La sentenza non ha fatto altro che ribadire un principio ormai costante ed affermato nella giurisprudenza europea ed italiana, secondo il quale “non esistono dati statistici o ricerche scientifiche che dimostrino che è pregiudizievole per un bambino vivere in una famiglia creata da una coppia omosessuale”. Quindi stiano sereni i detrattori, dormano sonni tranquilli i puristi della famiglia cattolica, visto che siamo in tempi di sinodo, poiché tutto ciò che vanno blaterando è solo frutto dei loro peggiori incubi.
Fortunatamente il diritto, nobile arte, ci permette di fare considerazioni senza le incrostazioni religiose, pseudo-moraliste, ma solo alla luce delle umane relazioni, così come emergono dal fluire eterno della vita.

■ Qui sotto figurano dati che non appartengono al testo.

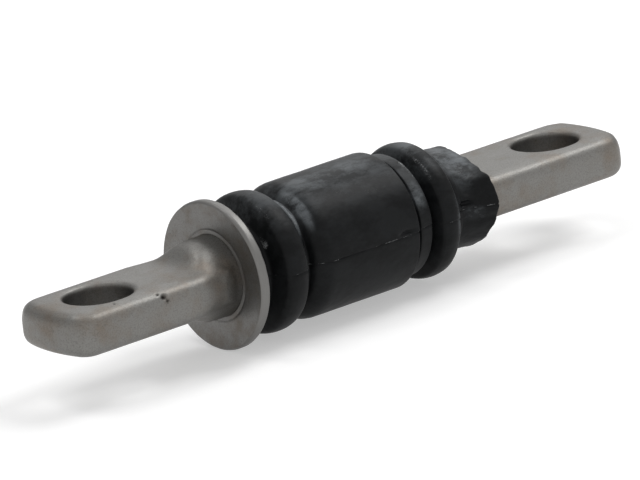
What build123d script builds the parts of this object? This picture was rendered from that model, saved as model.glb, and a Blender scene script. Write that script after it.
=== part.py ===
# A rubber and metal suspension bush: a forged shaft with a slotted paddle at each end, a pressed
# stop washer, and a rubber body moulded round the middle of the shaft.
# The shaft lies along X with the washer on the -X side, and its bolts pass through along Z.
# The origin is the middle of the shaft's length, on its axis. All sizes are in millimetres.

import os
from math import atan2, degrees, sqrt

from build123d import *

# Shaft, forged from round bar
shaft_length = 172.0
core_radius = 10.0
paddle_width = 26.0
paddle_thickness = 10.5
paddle_edge_radius = 3.1
tip_arc_radius = 38.0            # the tips are bowed in plan
tip_corner_radius = 5.5
neck_length = 6.5                # over which a paddle narrows to the round bar
neck_blend_radius = 8.0
neck_thinning = 1.0              # taken off each flat by the time the neck is inside the bar
ramp_length = 7.5                # run-out from the flat up to the round bar, hollow and then rounded
boss_length = 5.0                # full round bar left bare in front of the washer
paddle_grip = 2.6                # full width of the far paddle that the rubber closes on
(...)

Nel caso di Roma si trattava semplicemente di consentire ad una bambina nata dalla compagna della ricorrente (colei che ha chiesto cioè l’adozione) di continuare ad avere il rapporto genitoriale con quest’ultima, rapporto che si era già sviluppato sin dalla sua nascita. Fin dalla nascita la bambina ha vissuto, infatti, con la madre e la ricorrente, ed entrambe hanno svolto, in totale ed amorevole condivisione, tutti i compiti di accudimento ed educazione della minore. Entrambe le conviventi hanno, dunque, avuto un ruolo genitoriale importante, tanto che la bimba chiama entrambe “mamma”. Dall’istruttoria è, poi, emerso che la piccola è sana, serena e l’ambiente familiare in cui sta crescendo è adeguato alla sua crescita equilibrata. Dunque? Il Giudice cosa avrebbe dovuto fare? Strappare la bambina al suo amorevole ambiente familiare, per sciocchi e fantasiosi pregiudizi, provocandole una sofferenza immane e magari relegarla in qualche orfanotrofio, che sono noti per garantire l’equilibrio psico-fisico dei minori? Ai benpensanti chiedo di porsi questa domanda!

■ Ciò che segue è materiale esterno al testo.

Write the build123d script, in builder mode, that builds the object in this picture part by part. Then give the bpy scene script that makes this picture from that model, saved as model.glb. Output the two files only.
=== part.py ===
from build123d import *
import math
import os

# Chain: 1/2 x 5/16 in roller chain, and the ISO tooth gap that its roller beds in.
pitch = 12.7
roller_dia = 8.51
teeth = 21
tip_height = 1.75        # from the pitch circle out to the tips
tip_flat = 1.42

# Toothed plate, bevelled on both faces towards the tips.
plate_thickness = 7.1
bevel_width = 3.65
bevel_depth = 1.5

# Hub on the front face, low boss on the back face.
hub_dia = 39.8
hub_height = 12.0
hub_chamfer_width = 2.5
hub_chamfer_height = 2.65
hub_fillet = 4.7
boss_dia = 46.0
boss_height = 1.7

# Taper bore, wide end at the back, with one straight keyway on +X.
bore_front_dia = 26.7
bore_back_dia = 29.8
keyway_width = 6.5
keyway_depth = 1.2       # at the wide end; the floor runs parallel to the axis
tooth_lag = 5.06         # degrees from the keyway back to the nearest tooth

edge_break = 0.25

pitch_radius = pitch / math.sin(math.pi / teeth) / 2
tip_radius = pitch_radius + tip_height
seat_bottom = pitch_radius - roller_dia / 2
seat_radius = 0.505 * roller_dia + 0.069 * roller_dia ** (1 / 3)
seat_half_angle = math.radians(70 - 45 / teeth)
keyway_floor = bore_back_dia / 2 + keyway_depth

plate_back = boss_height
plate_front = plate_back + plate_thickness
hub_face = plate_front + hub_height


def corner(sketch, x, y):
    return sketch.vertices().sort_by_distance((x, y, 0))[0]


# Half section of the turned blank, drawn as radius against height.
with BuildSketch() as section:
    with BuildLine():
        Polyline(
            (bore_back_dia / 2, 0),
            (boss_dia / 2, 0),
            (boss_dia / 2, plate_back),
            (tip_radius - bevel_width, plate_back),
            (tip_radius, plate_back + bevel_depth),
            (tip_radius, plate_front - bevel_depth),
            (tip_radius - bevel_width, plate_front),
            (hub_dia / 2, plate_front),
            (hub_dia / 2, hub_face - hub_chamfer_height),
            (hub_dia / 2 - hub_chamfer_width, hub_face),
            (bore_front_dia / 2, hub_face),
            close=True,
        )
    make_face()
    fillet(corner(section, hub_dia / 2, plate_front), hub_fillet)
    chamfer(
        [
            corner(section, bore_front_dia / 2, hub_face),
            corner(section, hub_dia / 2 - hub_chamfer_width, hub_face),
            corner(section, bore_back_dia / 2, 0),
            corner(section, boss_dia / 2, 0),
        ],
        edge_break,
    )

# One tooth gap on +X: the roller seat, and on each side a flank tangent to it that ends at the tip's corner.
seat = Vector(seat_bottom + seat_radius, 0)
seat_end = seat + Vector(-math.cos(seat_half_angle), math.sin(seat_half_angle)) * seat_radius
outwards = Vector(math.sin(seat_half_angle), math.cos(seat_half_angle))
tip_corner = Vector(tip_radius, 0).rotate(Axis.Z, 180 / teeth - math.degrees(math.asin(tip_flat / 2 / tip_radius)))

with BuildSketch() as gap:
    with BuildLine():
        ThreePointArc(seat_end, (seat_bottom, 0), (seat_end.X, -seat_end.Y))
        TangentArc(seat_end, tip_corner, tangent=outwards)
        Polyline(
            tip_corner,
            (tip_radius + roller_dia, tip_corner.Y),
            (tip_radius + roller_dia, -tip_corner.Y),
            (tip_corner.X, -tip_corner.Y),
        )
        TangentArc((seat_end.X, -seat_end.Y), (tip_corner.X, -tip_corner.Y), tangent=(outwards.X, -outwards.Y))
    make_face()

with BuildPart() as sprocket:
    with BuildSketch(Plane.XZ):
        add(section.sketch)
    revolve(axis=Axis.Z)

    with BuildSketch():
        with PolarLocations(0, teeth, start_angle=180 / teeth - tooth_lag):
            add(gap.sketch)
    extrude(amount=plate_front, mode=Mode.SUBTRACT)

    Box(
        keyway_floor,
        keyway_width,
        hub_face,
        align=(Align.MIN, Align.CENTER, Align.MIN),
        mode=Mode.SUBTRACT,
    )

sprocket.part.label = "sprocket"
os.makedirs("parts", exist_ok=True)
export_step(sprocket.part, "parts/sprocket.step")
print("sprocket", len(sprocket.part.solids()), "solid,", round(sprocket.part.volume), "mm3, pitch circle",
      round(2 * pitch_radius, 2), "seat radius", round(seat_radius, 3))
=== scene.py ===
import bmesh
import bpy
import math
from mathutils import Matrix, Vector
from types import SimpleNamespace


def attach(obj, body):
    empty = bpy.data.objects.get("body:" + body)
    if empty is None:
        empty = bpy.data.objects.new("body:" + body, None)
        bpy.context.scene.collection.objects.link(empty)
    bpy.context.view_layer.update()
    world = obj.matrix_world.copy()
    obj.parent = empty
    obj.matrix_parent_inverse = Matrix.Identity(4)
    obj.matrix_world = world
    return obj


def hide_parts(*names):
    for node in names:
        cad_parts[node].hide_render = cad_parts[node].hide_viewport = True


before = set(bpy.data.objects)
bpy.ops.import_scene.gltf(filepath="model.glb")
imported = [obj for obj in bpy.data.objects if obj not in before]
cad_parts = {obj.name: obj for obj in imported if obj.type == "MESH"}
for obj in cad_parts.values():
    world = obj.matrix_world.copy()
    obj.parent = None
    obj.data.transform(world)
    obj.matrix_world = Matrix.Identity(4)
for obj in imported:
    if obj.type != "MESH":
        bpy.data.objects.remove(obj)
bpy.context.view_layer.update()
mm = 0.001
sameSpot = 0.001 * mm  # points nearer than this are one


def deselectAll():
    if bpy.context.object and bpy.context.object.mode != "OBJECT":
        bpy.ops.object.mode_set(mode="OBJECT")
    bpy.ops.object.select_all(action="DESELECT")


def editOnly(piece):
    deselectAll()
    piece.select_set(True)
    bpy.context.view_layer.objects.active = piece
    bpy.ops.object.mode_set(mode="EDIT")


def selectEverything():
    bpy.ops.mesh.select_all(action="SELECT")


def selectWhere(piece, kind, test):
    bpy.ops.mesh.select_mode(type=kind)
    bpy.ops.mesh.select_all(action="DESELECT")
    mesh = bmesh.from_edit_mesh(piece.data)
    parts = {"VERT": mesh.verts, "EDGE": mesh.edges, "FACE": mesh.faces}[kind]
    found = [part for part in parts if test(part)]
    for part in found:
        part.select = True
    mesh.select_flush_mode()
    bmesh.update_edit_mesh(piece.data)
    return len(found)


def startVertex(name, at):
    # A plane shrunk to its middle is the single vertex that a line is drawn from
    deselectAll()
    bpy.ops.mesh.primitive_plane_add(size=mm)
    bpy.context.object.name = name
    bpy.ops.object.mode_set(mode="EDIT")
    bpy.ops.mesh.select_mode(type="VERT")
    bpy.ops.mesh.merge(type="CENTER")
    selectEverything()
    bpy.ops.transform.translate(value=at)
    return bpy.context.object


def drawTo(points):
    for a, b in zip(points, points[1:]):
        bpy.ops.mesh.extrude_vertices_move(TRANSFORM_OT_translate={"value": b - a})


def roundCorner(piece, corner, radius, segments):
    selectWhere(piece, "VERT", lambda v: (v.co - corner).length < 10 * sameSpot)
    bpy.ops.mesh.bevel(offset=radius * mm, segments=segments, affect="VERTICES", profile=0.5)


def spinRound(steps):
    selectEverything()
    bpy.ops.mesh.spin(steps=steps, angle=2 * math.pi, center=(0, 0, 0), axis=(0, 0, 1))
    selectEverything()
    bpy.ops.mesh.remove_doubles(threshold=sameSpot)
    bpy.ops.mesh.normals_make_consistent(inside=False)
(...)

Il Tribunale per i minorenni di Roma ha fatto l’unica cosa logica che “doveva” fare, alla luce della costante giurisprudenza, ma soprattutto delle leggi vigenti, che, sia chiaro, non discriminano tra coppie gay e coppie etero. Richiamandosi, dunque, alla legge, che disciplina le adozioni in casi particolari, (non quindi alla legge in materia di adozione “legittimante”, che è concessa solo alle coppie sposate da almeno tre anni) ha, giocoforza, consentito l’adozione della minore, che non si trovava in stato di abbandono e che, secondo la legge, poteva, dunque, essere adottata dal coniuge del proprio genitore, anche se costui non è coniugato, specifica la legge, con il genitore, purchè sia legato al minore da un rapporto stabile e duraturo. E qual è l’interesse a cui si deve guardare in questi casi? A quello del minore. Infatti il Tribunale di Roma ha ritenuto che, in questo caso, l’adozione realizzasse l’interesse della minore. La sentenza, appunto, richiama quanto già pronunciato dalla Suprema Corte in una sentenza relativa all’affidamento condiviso di un bambino. Il padre ne aveva chiesto l’affidamento esclusivo allarmato dal fatto che la madre avesse intrapreso una relazione omosessuale. In quella pronuncia la Cassazione ha affermato che alla base della domanda del ricorrente non erano state poste certezze scientifiche o dati di esperienza, bensì ancora la fantasia del pregiudizio, secondo cui sarebbe dannoso per l’equilibrio psico-fisico del bambino il fatto di vivere in una famiglia incentrata su una coppia omosessuale. Ma questo è tutto da dimostrare, e sulla base di concetti moralistici dal sapore inquisitorio non si può ritenere dimostrato ciò che, invece, non lo è, cioè la dannosità per il bambino di un contesto familiare siffatto.
Dunque prima di appellarsi a presunte leggi naturali ed universali, fermiamoci un attimo a riflettere e vagliare se sia meglio per un minore finire in orfanotrofio, oppure continuare, o anche cominciare, serenamente la sua vita con mamma e mamma o con papà e papà. Le scelte, quelle che sembrano preoccupare i più, le farà quando sarà il momento e, certamente, con la mente ed il cuore sereno di chi ha avuto una crescita, comunque, equilibrata, perché avvenuta in un ambiente pieno di amore.